Das ist ein gewaltiger Stoff, der geformt zu werden verlangt. Tambrea scheint die Ereignisse jedoch so wiederzugeben, wie sie ihm vielfach in der Familie erzählt worden sind. Die Geschichte seiner Eltern bis zur Flucht des Vaters verschneidet er mit einer kurzen Geschichte Rumäniens nach Wikipedia-Art (sieht man von der grellen Behauptung ab, KP-Sekretär Georghiu-Dej habe seinen offenkundig minderbemittelten Nachfolger Ceausescu aus sexuellen Gründen protegiert). Die Memoiren des Großvaters ähneln den Berichten der Securitate-Opfer, die in den Neunzigerjahren den rumänischen Buchmarkt beherrschten, leider in ihrer Unbeholfenheit. Und die Kindheit Sabins droht durch zahlreiche Stilblüten und Ungeschicklichkeiten schon bald für das Ende der Romanlektüre zu sorgen: Schlaf "donnert" den Jungen "unversehens in die nächsten Tage", dann stellt er "reflektierende Überlegungen" an, Gedanken schlagen "mit brutaler Macht in Mamas Bewusstsein ein", und Geld soll "besser dafür verwendet werden (. . .), deutsche Orchester der Umgebung vor der drohenden Insolvenz zu bewahren, von der so gut wie keines verschont geblieben war".

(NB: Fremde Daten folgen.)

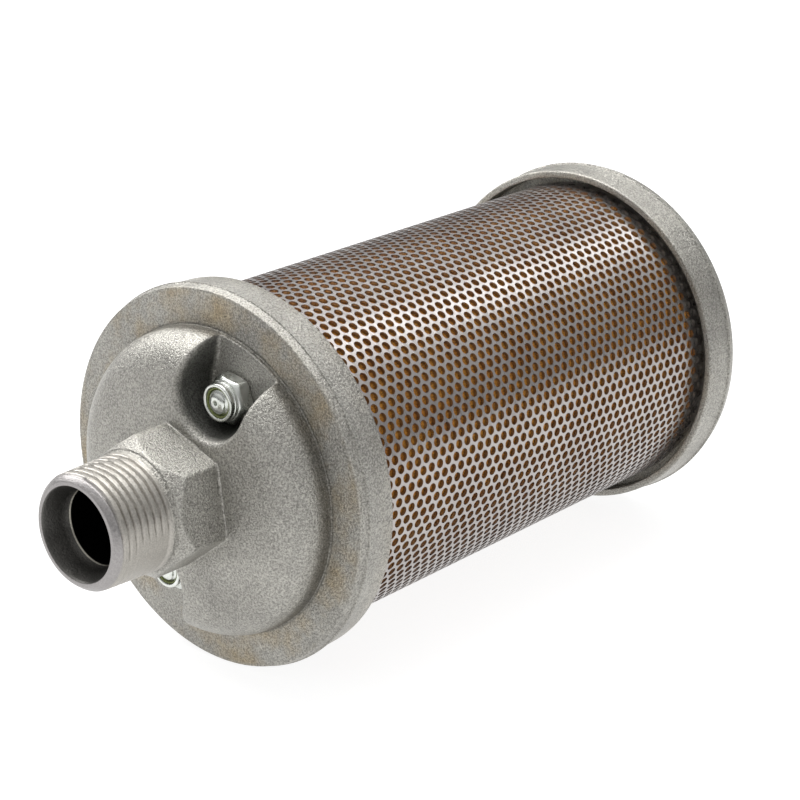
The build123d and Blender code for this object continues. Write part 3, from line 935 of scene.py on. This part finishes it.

Was man von Tambrea gern am Küchentisch gehört hätte, in seiner eigenen Diktion mit österreichischen und rumänischen Einsprengseln, mit Zeitsprüngen und groben, aber emotional aussagekräftigen Verstößen gegen Satz- und einige andere Logiken, klingt gedruckt unbeholfen oder gleich falsch. Ein Lektorat hätte Tambrea vor vielem bewahren müssen - es scheint im Gutkind Verlag, eben neu gegründet in der Bonnier-Gruppe (zu der auch Ullstein, List, Econ und andere gehören), noch zu fehlen. Dem Bericht vom geglückten Wechsel der "Vaterländer" ist der Medienwechsel des Autors gründlich missglückt. JÖRG PLATH
Sabin Tambrea:
"Vaterländer". Roman.
Gutkind Verlag, Berlin 2024. 366 S., geb.